And he answers: "Yeah, I do. You know, it's the only time when a black man can wave a stick at a white man and not start a riot."

Thankfully a lot has changed since 1964. Not just in US but world over.

In London 2012, a lot of black men and women will climb the podium to start joyous riots.

Look at the following cover of the New Yorker from year 1936:


Artist: Constantin Alajalov, The New Yorker, August 1936

Although the picture is very good- a Jewish man beating hulking, blond-haired runners, presumably Aryans- I thought the artist missed a wonderful opportunity.

He could have shown a black winning the race because after all it indeed was a black- Jesse Owens- who won four gold medals there: one each in the 100 meters, the 200 meters, the long jump, and as part of the 4x100 meter relay team!

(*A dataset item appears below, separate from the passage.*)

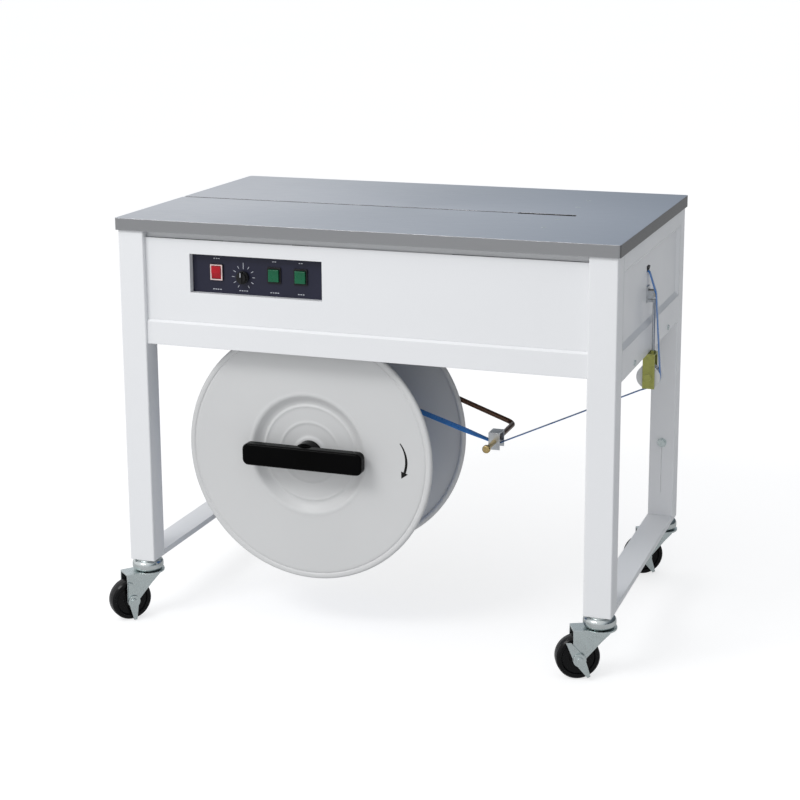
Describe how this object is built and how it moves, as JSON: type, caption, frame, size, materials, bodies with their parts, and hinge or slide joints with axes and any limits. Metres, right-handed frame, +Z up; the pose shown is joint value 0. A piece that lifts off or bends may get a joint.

The New Yorker apparently didn't learn from this.

John Updike has said:

”(During the fourth decade of The New Yorker 1955-1964) the foremost domestic issue of the time was the struggle of the black minority for civil rights, yet people of color are almost totally absent from these cartoons.”

courtesy: Getty Images and BBC

Following picture is probably one of the few exceptions to Mr. Updike's observation. (For another exception see a previous post here.)

I don't know what Mr. Addams meant but I see it as how the black Africans are looking down on a white, attempting to clear a tiny height in pole vault, with certain amusement. It's cruel because blacks are NOT there to participate in the event. Reminds me of Sherpas of climbing.

When I see men's 100m final line-up on August 5 2012, I too will feel like a Lilliputian.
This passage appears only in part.